The Commissioner appears to accept that the test to charge is a “reasonable prospect of conviction,” which means the criminal standard—beyond a reasonable doubt. That seems to be saying that an assessment of victim credibility by investigators is irrelevant. This is at odds with the prosecution policy of all prosecuting authorities in Australia.
Indeed, an Australian Institute of Criminology research paper that interviewed crown prosecutors from around Australia stated that “they were unanimous about the importance of victim credibility in adult sexual assault cases.”
Would Things Be Different?
Many in the legal fraternity were aware, through an article published in The Australian, of an application made to the court that day by Mr. Lehrmann’s lawyers, details of which have been suppressed by the Chief Justice.If this application had reached the High Court, it is highly likely that it would have exposed Mr. Drumgold to the same public humiliation and disgrace which has now resulted from the inquiry.
Those issues aside, the Mr. Sofronoff report provides a masterclass to lawyers by spelling out the critical need for prosecutors to “act with fairness and detachment.”
Mr. Drumgold’s actions, alleged by the report, provide an object lesson in the many and varied ways a prosecutor can fail to carry out that duty.
But Mr. Sofronoff pays particular attention to Mr. Drumgold’s “serious breach of duty” by failing to comply with the “golden rule” of disclosure that sits at the heart of a fair criminal trial.
For Bruce Lehrmann, there’s a certain irony in knowing that despite all the zeal to declare him guilty, it was the prosecutor’s failure to prevent journalist Lisa Wilkinson from delivering her Logies speech which led to the postponement of the trial that allowed the defence to gain access to vital police information about Ms. Higgins’ evidence—and probably kept him out of prison.
Mr. Sofronoff is convinced that even if that had happened, that would not have been Mr. Lehrmann’s ultimate fate.
He wrote: “Had the defence, by their professionalism and persistence, not obtained [the police documents] despite the improper obstruction they faced, and had the documents come to light after a conviction, in my opinion, the conviction would have been set aside on the ground of a miscarriage of justice.”
Maybe. Then again, maybe not.
What About the Average Guy
Mr. Lehrmann is a man embroiled in one of the most sensational rape cases this country has seen, and still, none of this is easy.Spare a thought for the ordinary men who end up in prison as a result of zealous prosecutors who seem willing to overlook all those legal principles demanding fairness, disclosure of exculpatory evidence, and protection of the rights of the accused.
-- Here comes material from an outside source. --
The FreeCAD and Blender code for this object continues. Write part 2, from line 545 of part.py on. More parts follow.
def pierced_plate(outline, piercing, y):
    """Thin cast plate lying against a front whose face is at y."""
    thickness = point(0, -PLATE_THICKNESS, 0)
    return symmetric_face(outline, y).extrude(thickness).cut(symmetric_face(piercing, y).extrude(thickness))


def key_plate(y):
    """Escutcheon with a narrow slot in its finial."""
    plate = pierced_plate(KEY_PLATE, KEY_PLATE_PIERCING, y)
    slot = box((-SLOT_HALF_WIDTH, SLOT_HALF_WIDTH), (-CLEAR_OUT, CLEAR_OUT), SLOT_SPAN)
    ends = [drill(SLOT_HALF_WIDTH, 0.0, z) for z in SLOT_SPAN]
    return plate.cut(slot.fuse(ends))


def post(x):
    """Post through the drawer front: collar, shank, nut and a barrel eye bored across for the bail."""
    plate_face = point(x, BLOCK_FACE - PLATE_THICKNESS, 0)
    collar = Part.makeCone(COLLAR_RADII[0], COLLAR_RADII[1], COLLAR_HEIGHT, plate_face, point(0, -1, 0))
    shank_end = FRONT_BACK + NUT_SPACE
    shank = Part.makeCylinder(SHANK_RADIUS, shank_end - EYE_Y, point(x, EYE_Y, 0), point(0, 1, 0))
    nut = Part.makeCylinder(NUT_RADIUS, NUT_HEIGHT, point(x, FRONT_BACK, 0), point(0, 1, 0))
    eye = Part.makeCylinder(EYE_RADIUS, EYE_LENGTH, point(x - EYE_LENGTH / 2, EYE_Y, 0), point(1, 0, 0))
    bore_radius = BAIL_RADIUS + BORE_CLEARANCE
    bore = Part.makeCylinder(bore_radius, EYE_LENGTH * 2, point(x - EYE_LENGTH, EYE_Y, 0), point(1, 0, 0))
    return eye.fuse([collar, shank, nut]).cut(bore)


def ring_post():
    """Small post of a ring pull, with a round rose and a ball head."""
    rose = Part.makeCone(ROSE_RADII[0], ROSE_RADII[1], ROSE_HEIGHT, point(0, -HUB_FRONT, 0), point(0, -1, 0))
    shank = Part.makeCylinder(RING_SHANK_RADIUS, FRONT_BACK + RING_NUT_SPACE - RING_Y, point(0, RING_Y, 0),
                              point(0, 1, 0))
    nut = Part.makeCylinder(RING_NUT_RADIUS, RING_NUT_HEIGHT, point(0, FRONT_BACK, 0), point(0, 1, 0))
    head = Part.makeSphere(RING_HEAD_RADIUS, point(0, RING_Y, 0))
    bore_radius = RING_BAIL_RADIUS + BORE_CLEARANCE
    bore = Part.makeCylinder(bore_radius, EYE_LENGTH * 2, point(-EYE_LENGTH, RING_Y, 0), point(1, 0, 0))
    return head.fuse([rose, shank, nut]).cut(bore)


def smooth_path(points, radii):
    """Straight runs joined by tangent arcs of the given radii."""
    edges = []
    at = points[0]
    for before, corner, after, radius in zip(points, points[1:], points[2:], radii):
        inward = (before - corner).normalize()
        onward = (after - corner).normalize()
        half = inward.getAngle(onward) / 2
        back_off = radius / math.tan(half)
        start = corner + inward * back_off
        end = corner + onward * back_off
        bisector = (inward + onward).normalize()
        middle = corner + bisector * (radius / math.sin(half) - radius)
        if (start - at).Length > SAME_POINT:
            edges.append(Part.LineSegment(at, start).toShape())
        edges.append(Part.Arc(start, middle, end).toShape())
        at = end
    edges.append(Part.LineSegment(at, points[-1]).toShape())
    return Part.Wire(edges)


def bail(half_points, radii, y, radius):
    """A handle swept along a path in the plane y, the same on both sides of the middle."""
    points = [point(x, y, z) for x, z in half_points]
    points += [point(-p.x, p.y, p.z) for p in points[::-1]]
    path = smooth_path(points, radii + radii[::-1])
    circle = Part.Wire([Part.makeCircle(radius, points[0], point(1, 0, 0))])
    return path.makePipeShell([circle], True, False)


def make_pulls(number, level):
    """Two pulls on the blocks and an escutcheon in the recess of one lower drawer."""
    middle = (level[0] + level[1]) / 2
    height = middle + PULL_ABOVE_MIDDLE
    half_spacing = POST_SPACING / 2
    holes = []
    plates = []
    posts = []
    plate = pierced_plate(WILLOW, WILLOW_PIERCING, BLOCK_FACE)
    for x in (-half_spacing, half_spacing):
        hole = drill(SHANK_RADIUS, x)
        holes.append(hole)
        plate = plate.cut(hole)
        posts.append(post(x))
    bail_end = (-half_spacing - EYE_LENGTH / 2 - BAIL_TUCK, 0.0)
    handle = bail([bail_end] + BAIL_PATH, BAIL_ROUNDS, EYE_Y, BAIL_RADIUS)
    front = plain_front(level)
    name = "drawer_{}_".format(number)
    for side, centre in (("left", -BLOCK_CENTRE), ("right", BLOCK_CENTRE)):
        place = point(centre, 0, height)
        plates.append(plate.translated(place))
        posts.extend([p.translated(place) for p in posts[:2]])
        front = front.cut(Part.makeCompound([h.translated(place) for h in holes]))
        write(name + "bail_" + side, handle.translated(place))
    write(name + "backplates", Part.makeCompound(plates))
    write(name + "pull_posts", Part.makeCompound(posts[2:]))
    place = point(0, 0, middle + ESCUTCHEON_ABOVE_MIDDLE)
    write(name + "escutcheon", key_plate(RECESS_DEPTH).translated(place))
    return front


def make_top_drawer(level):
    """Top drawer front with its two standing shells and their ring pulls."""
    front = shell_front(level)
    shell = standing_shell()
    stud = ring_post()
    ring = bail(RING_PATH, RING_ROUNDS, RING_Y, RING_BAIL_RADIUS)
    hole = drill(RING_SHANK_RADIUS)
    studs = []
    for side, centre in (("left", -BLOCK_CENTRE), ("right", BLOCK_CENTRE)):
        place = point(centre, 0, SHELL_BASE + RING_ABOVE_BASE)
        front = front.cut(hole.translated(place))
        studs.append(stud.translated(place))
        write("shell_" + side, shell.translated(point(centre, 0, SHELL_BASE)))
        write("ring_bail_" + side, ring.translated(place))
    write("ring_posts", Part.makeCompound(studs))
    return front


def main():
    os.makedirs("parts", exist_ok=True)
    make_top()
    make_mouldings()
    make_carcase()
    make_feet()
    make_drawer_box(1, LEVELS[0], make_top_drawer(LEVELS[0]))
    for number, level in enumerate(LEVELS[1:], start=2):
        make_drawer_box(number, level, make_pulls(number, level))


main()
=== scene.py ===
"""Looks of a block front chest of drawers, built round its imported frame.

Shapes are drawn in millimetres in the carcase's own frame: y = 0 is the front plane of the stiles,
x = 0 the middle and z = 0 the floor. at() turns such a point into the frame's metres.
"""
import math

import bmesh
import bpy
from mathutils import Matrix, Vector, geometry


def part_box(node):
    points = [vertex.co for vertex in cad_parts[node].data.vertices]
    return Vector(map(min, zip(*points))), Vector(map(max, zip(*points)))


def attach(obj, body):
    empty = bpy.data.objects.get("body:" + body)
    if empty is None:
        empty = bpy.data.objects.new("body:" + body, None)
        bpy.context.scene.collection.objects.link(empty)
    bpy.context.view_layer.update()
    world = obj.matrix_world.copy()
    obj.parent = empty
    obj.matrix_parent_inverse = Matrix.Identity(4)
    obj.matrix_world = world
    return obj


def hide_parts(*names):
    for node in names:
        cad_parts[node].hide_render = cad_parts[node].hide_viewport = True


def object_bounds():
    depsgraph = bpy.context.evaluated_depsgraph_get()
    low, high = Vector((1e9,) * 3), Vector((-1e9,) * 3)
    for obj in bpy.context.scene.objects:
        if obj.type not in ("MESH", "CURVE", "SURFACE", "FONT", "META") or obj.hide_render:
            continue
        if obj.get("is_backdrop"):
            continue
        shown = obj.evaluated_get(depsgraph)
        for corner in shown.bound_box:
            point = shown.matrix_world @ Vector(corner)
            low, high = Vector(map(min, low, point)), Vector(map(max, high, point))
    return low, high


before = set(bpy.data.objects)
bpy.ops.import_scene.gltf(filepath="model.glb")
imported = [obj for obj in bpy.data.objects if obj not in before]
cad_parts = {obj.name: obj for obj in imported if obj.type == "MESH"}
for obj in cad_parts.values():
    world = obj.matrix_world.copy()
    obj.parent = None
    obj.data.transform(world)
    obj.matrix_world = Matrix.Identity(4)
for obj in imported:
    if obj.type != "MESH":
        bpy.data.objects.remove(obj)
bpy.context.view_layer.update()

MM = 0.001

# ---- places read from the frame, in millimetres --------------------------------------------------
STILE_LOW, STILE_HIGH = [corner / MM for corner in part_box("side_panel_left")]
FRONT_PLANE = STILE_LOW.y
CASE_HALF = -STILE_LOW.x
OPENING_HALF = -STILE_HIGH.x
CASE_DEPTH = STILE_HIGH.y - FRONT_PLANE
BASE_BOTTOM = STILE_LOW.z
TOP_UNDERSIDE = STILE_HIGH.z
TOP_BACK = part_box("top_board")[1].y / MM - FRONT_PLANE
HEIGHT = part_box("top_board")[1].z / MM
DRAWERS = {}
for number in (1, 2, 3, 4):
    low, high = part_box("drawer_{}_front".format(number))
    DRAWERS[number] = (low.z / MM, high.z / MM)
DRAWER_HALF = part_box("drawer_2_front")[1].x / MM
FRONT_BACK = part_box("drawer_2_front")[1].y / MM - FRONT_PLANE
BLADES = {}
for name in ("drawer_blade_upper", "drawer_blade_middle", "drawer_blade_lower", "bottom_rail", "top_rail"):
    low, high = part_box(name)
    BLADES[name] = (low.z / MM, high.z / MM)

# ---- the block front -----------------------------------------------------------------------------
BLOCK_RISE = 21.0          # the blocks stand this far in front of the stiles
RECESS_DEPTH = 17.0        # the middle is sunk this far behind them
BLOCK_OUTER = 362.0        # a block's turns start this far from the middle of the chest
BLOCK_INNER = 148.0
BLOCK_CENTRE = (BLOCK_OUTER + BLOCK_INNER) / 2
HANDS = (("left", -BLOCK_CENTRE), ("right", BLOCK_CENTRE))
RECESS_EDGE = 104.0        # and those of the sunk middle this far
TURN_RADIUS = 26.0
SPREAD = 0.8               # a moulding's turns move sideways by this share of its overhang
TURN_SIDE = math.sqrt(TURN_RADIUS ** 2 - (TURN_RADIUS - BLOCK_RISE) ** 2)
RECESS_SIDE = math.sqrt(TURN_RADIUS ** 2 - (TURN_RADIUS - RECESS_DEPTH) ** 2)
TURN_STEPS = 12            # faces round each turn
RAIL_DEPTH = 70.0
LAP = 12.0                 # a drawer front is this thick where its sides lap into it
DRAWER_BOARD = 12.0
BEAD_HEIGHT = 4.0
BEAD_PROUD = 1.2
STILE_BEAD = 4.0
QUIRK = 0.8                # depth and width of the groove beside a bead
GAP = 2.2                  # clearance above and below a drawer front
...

This issue is not limited to the conduct of Mr. Drumgold but underlines the need to ensure disclosure obligations are met so that men accused of sexual assault are granted a fair trial.
My files are bulging with cases where that fair trial didn’t happen, with one of the most significant involving Sara Jane Parkinson, who went to prison for making malicious false allegations of rape and violence against her former fiancé, Dan Jones.
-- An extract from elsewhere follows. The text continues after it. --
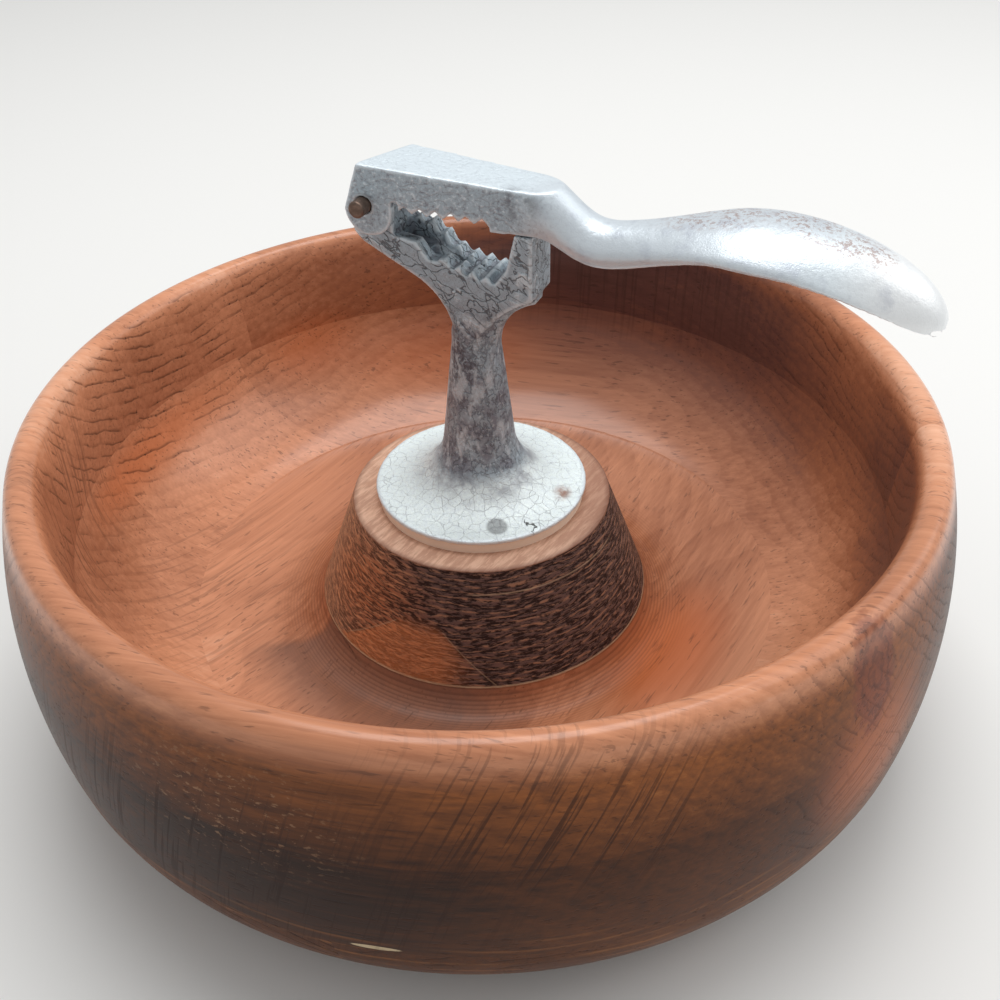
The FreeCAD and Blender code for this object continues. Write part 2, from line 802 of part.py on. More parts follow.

Dan Jones ended up in prison as a result of his former fiancé Sara Jane Parkinson making 32 allegations of rape and violence, apparently to punish him for breaking off his engagement after discovering she was having an affair with a NSW policeman.
It’s an extraordinary tale involving Ms. Parkinson staging a rape crime scene and doing everything they could to destroy Mr. Jones and his family.
Mr. Jones was imprisoned purely on the basis of these false allegations, and it took five years and over $400,000 in legal fees to get Dan out of prison and finally get Ms. Parkinson imprisoned.
The Dan Jones case took place prior to Mr. Drumgold being appointed.
The ACT Office of Public Prosecutions pushed ahead with 32 charges involving rape and violence despite concerns being raised about the evidence supporting the case, particularly the truthfulness of Ms. Parkinson’s claims.
The damage to this family as a result of this prosecution was immense, with Mr. Jones’s parents ending up divorced after spending all their savings trying to save their son.
The family has spent years unsuccessfully seeking compensation from the ACT government—which has recently refused calls for a re-examination of sexual assault cases in the territory.
There’s much to be thankful for in this public examination of the zeal driving some of our prosecutors. Hopefully, this scrutiny will extend to the influence of victim-centred justice currently undermining the rights of men accused of sexual assault.